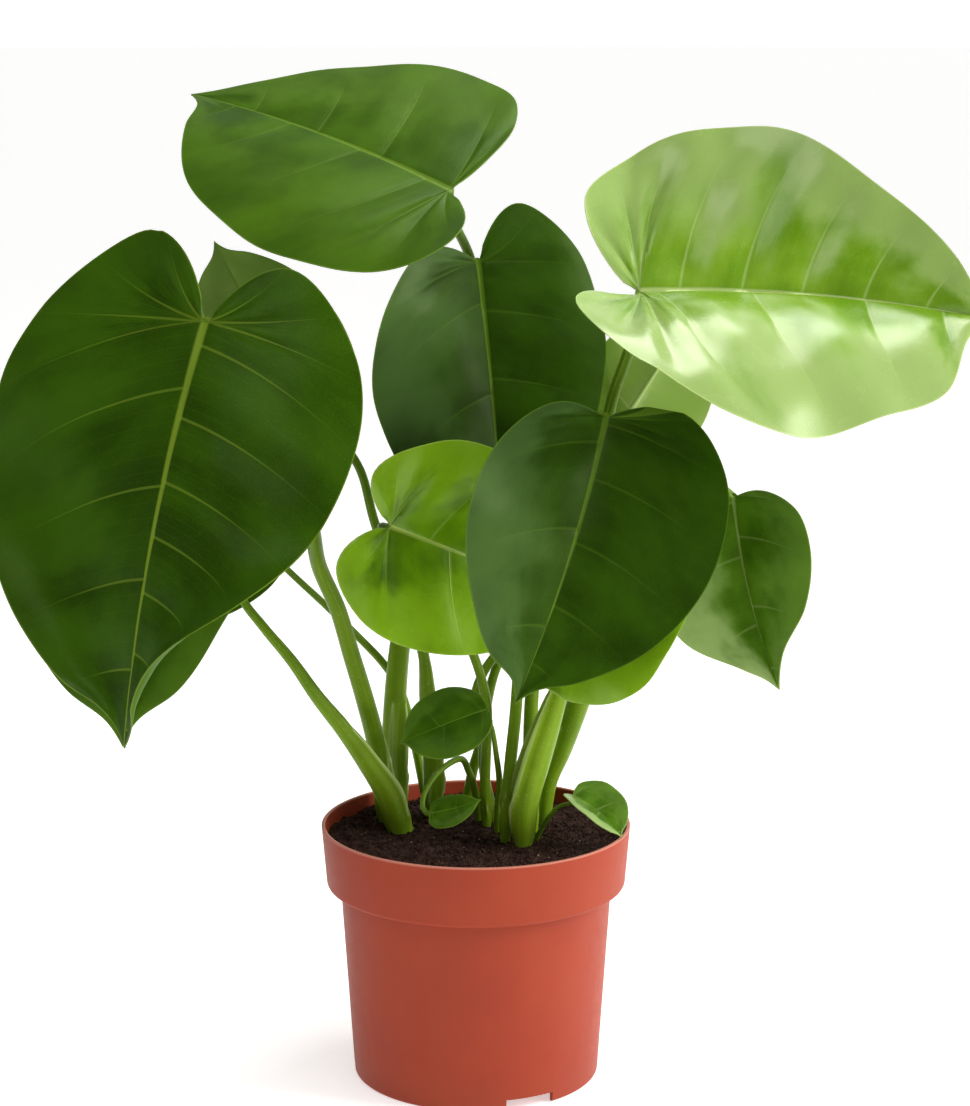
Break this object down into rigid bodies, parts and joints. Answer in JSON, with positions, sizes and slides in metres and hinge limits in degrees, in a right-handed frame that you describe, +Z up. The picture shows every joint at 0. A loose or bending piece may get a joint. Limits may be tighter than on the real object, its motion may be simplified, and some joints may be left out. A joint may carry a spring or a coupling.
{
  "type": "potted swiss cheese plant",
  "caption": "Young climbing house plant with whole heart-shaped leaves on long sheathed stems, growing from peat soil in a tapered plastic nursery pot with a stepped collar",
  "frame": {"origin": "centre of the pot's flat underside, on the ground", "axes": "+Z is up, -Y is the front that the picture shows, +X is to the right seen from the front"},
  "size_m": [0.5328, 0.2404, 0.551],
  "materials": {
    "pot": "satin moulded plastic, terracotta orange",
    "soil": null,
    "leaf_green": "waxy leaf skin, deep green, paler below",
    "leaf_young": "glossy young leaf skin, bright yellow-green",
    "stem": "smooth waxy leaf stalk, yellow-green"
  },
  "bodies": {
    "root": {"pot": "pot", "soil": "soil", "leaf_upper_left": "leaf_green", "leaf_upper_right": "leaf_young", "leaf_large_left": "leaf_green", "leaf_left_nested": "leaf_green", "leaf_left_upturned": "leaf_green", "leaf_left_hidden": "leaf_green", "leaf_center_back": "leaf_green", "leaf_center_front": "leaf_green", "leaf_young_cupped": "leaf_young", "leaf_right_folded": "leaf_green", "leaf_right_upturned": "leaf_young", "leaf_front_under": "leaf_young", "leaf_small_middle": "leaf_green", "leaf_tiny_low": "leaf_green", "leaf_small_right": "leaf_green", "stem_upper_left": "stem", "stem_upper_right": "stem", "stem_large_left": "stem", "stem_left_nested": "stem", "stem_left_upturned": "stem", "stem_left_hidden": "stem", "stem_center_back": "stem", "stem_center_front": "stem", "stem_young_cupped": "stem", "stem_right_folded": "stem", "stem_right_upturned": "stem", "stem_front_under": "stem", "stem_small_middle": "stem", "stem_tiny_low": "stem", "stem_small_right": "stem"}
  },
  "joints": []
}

Written task: Output all of the data again, exactly.

Response for this exercise:
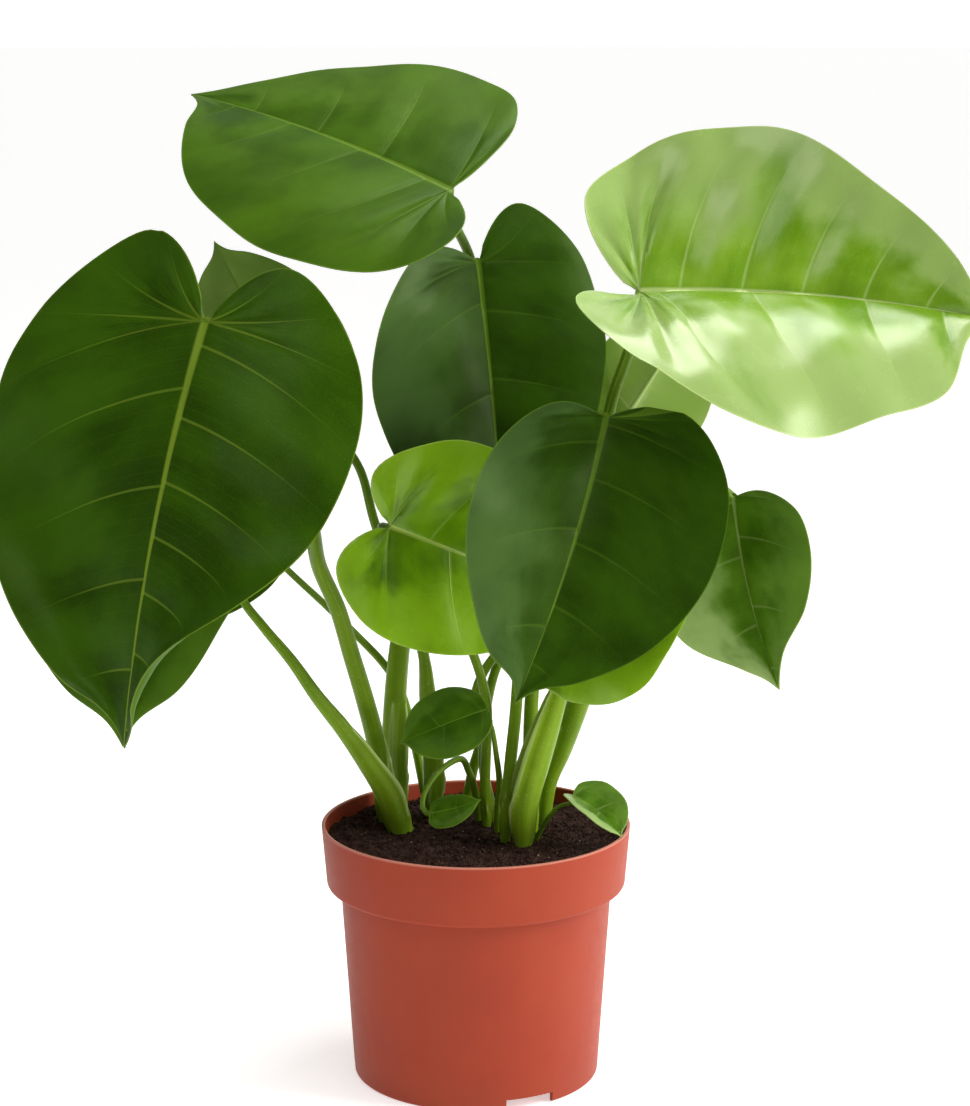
Break this object down into rigid bodies, parts and joints. Answer in JSON, with positions, sizes and slides in metres and hinge limits in degrees, in a right-handed frame that you describe, +Z up. The picture shows every joint at 0. A loose or bending piece may get a joint. Limits may be tighter than on the real object, its motion may be simplified, and some joints may be left out. A joint may carry a spring or a coupling.
{
  "type": "potted swiss cheese plant",
  "caption": "Young climbing house plant with whole heart-shaped leaves on long sheathed stems, growing from peat soil in a tapered plastic nursery pot with a stepped collar",
  "frame": {"origin": "centre of the pot's flat underside, on the ground", "axes": "+Z is up, -Y is the front that the picture shows, +X is to the right seen from the front"},
  "size_m": [0.5328, 0.2404, 0.551],
  "materials": {
    "pot": "satin moulded plastic, terracotta orange",
    "soil": null,
    "leaf_green": "waxy leaf skin, deep green, paler below",
    "leaf_young": "glossy young leaf skin, bright yellow-green",
    "stem": "smooth waxy leaf stalk, yellow-green"
  },
  "bodies": {
    "root": {"pot": "pot", "soil": "soil", "leaf_upper_left": "leaf_green", "leaf_upper_right": "leaf_young", "leaf_large_left": "leaf_green", "leaf_left_nested": "leaf_green", "leaf_left_upturned": "leaf_green", "leaf_left_hidden": "leaf_green", "leaf_center_back": "leaf_green", "leaf_center_front": "leaf_green", "leaf_young_cupped": "leaf_young", "leaf_right_folded": "leaf_green", "leaf_right_upturned": "leaf_young", "leaf_front_under": "leaf_young", "leaf_small_middle": "leaf_green", "leaf_tiny_low": "leaf_green", "leaf_small_right": "leaf_green", "stem_upper_left": "stem", "stem_upper_right": "stem", "stem_large_left": "stem", "stem_left_nested": "stem", "stem_left_upturned": "stem", "stem_left_hidden": "stem", "stem_center_back": "stem", "stem_center_front": "stem", "stem_young_cupped": "stem", "stem_right_folded": "stem", "stem_right_upturned": "stem", "stem_front_under": "stem", "stem_small_middle": "stem", "stem_tiny_low": "stem", "stem_small_right": "stem"}
  },
  "joints": []
}